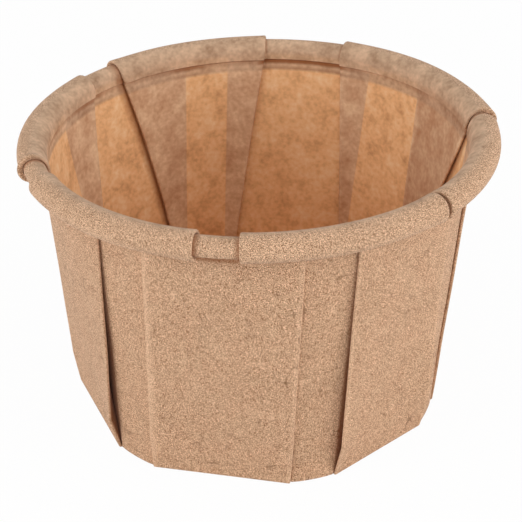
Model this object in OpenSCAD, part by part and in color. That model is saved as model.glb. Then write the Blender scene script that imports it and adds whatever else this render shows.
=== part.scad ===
// Paper portion cup, folded from one round sheet of kraft paper.
// Six narrow strips of the wall lie one fold deeper than the wide panels between them.
// Behind each panel's edges the sheet doubles back twice, so the wall is three layers thick there.
// The rim is the same folded sheet, rolled outward into a bead.
// Millimetres, +Z up, origin at the middle of the base. Directions are degrees round +Z,
// counted from the front (-Y) towards the right (+X).

/* [Paper] */
// Thickness of the paper
paper_t = 0.18; // [0.12:0.01:0.25]
// Air between layers that lie on each other
layer_gap = 0.05; // [0.03:0.01:0.08]

/* [Wall] */
// Radius of the base at its corners
base_r = 25.4; // [18:0.1:36]
// How much wider the wall is at its top than at its base
flare = 1.8; // [0.5:0.1:6]
// Height of the wall up to the middle of the rolled rim
wall_h = 36.1; // [22:0.1:55]
// Radius of the fold between floor and wall
floor_fold_r = 0.3; // [0.2:0.05:0.6]

/* [Folds] */
// Least width of a fold's doubled edge where it starts at the base
fold_start = 0.5; // [0.4:0.05:1]
// Greatest distance that a panel's edge stands off the strip beside it
edge_lift = 1.2; // [0.2:0.1:1.6]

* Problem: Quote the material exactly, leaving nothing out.

* Written solution:
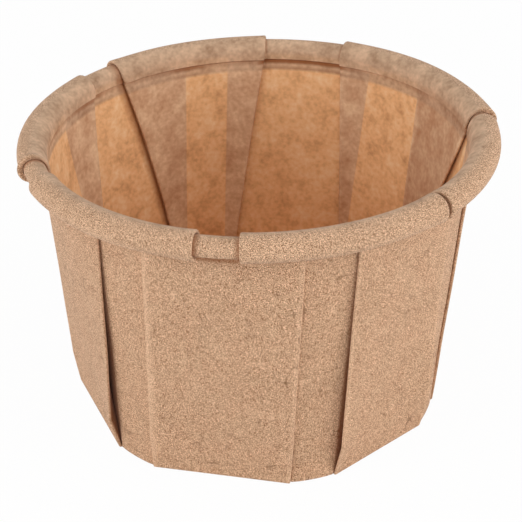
Model this object in OpenSCAD, part by part and in color. That model is saved as model.glb. Then write the Blender scene script that imports it and adds whatever else this render shows.
=== part.scad ===
// Paper portion cup, folded from one round sheet of kraft paper.
// Six narrow strips of the wall lie one fold deeper than the wide panels between them.
// Behind each panel's edges the sheet doubles back twice, so the wall is three layers thick there.
// The rim is the same folded sheet, rolled outward into a bead.
// Millimetres, +Z up, origin at the middle of the base. Directions are degrees round +Z,
// counted from the front (-Y) towards the right (+X).

/* [Paper] */
// Thickness of the paper
paper_t = 0.18; // [0.12:0.01:0.25]
// Air between layers that lie on each other
layer_gap = 0.05; // [0.03:0.01:0.08]

/* [Wall] */
// Radius of the base at its corners
base_r = 25.4; // [18:0.1:36]
// How much wider the wall is at its top than at its base
flare = 1.8; // [0.5:0.1:6]
// Height of the wall up to the middle of the rolled rim
wall_h = 36.1; // [22:0.1:55]
// Radius of the fold between floor and wall
floor_fold_r = 0.3; // [0.2:0.05:0.6]

/* [Folds] */
// Least width of a fold's doubled edge where it starts at the base
fold_start = 0.5; // [0.4:0.05:1]
// Greatest distance that a panel's edge stands off the strip beside it
edge_lift = 1.2; // [0.2:0.1:1.6]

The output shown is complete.